Supplied information >>
┄┄┄┄┄┄┄┄┄┄
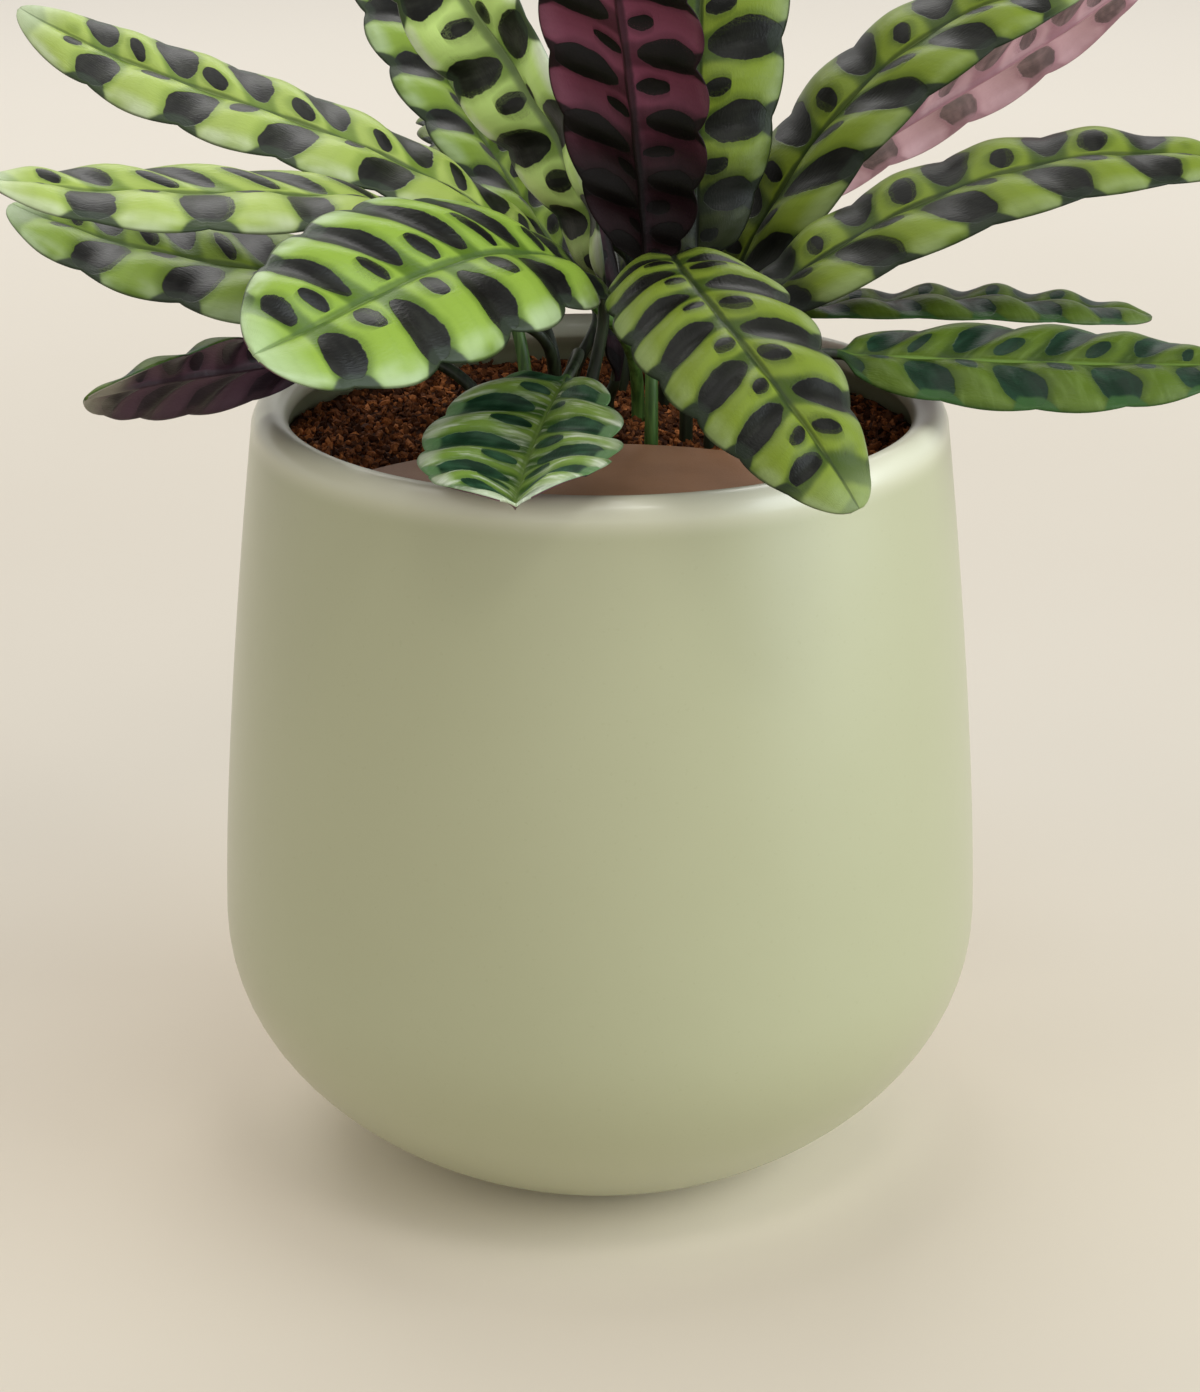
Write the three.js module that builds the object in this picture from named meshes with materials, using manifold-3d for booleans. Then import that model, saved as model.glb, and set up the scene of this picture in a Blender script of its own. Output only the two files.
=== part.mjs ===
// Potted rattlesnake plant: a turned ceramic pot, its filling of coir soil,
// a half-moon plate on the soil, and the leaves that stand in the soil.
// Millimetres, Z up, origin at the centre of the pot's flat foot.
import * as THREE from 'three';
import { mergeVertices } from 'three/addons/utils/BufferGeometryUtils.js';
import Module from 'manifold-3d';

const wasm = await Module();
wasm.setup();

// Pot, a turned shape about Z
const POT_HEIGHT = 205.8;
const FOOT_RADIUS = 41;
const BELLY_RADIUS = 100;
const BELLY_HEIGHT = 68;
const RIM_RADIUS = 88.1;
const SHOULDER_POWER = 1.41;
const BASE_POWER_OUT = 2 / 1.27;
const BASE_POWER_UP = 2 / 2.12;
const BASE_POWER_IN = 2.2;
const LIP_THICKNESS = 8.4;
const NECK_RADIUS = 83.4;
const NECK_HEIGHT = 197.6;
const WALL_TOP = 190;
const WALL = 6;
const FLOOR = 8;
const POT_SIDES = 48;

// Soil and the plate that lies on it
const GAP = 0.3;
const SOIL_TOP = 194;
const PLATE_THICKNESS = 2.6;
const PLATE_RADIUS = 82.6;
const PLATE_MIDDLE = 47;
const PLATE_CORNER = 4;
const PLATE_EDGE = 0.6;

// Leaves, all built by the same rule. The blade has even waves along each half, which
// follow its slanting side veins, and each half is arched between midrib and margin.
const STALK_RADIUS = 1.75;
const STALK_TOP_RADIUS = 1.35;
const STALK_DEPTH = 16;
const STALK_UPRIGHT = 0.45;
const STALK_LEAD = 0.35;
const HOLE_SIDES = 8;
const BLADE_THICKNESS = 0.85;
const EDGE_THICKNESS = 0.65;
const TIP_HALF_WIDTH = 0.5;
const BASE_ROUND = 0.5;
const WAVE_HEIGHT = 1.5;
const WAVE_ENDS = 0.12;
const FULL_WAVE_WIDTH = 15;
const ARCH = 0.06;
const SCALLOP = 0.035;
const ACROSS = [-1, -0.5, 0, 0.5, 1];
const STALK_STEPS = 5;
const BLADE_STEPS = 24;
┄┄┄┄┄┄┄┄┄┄
Short problem >> Go through the listing above and restate it word for word.

Result of this task >>
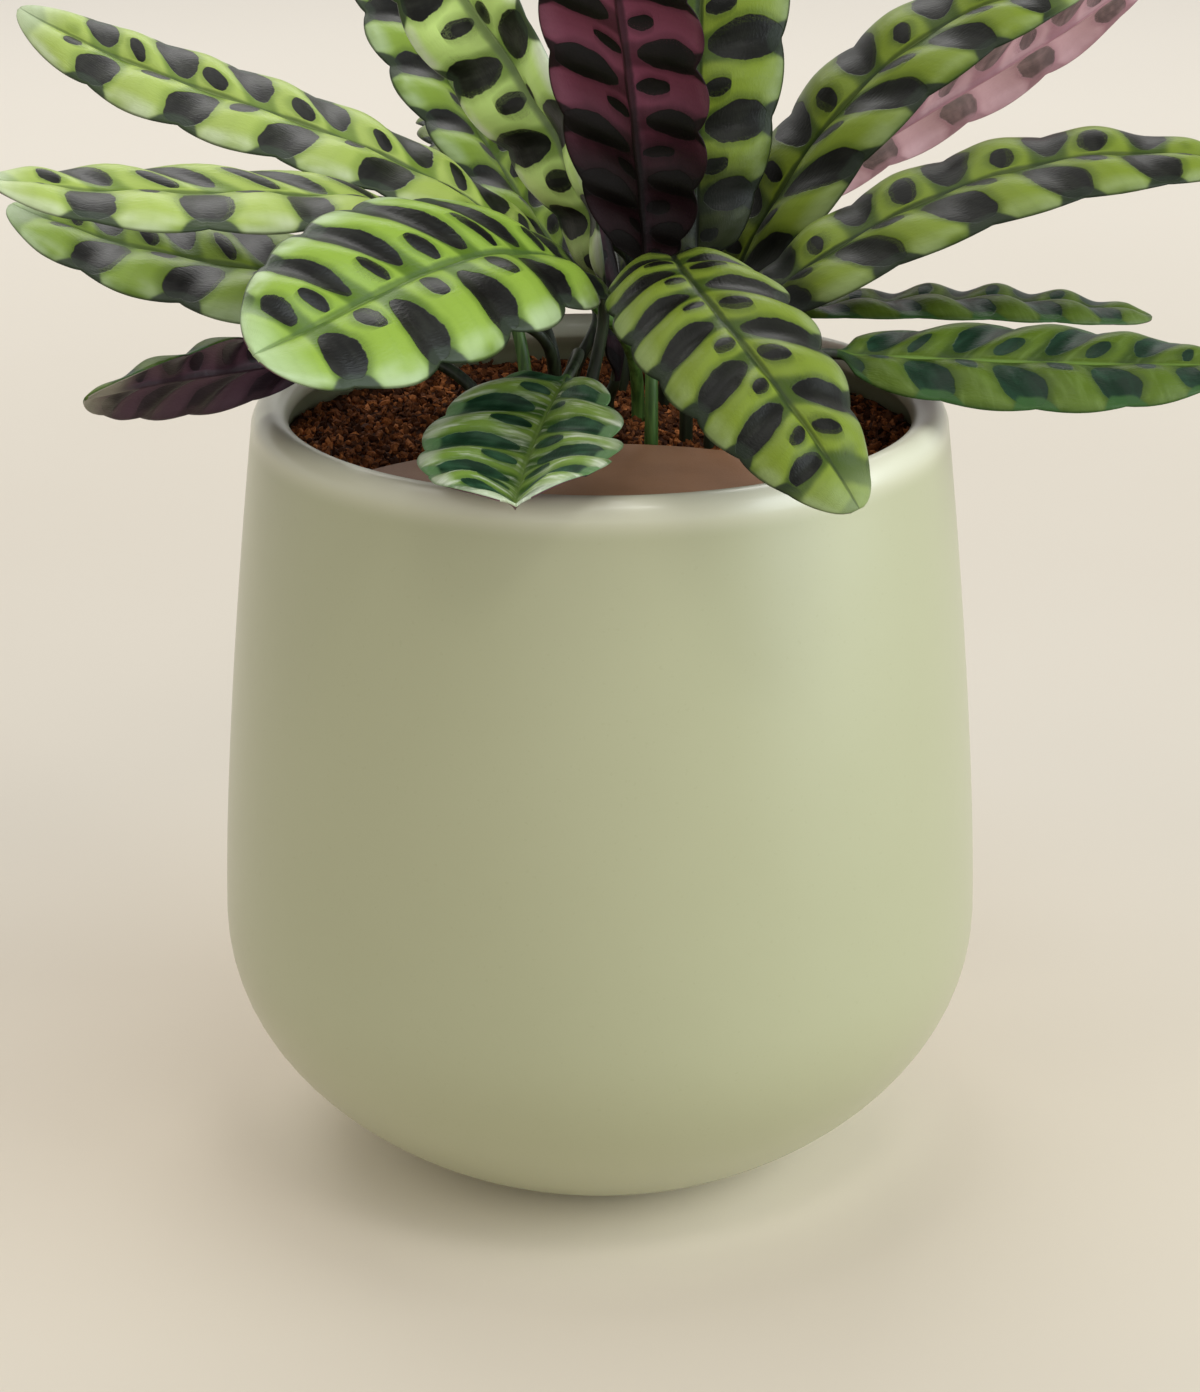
Write the three.js module that builds the object in this picture from named meshes with materials, using manifold-3d for booleans. Then import that model, saved as model.glb, and set up the scene of this picture in a Blender script of its own. Output only the two files.
=== part.mjs ===
// Potted rattlesnake plant: a turned ceramic pot, its filling of coir soil,
// a half-moon plate on the soil, and the leaves that stand in the soil.
// Millimetres, Z up, origin at the centre of the pot's flat foot.
import * as THREE from 'three';
import { mergeVertices } from 'three/addons/utils/BufferGeometryUtils.js';
import Module from 'manifold-3d';

const wasm = await Module();
wasm.setup();

// Pot, a turned shape about Z
const POT_HEIGHT = 205.8;
const FOOT_RADIUS = 41;
const BELLY_RADIUS = 100;
const BELLY_HEIGHT = 68;
const RIM_RADIUS = 88.1;
const SHOULDER_POWER = 1.41;
const BASE_POWER_OUT = 2 / 1.27;
const BASE_POWER_UP = 2 / 2.12;
const BASE_POWER_IN = 2.2;
const LIP_THICKNESS = 8.4;
const NECK_RADIUS = 83.4;
const NECK_HEIGHT = 197.6;
const WALL_TOP = 190;
const WALL = 6;
const FLOOR = 8;
const POT_SIDES = 48;

// Soil and the plate that lies on it
const GAP = 0.3;
const SOIL_TOP = 194;
const PLATE_THICKNESS = 2.6;
const PLATE_RADIUS = 82.6;
const PLATE_MIDDLE = 47;
const PLATE_CORNER = 4;
const PLATE_EDGE = 0.6;

// Leaves, all built by the same rule. The blade has even waves along each half, which
// follow its slanting side veins, and each half is arched between midrib and margin.
const STALK_RADIUS = 1.75;
const STALK_TOP_RADIUS = 1.35;
const STALK_DEPTH = 16;
const STALK_UPRIGHT = 0.45;
const STALK_LEAD = 0.35;
const HOLE_SIDES = 8;
const BLADE_THICKNESS = 0.85;
const EDGE_THICKNESS = 0.65;
const TIP_HALF_WIDTH = 0.5;
const BASE_ROUND = 0.5;
const WAVE_HEIGHT = 1.5;
const WAVE_ENDS = 0.12;
const FULL_WAVE_WIDTH = 15;
const ARCH = 0.06;
const SCALLOP = 0.035;
const ACROSS = [-1, -0.5, 0, 0.5, 1];
const STALK_STEPS = 5;
const BLADE_STEPS = 24;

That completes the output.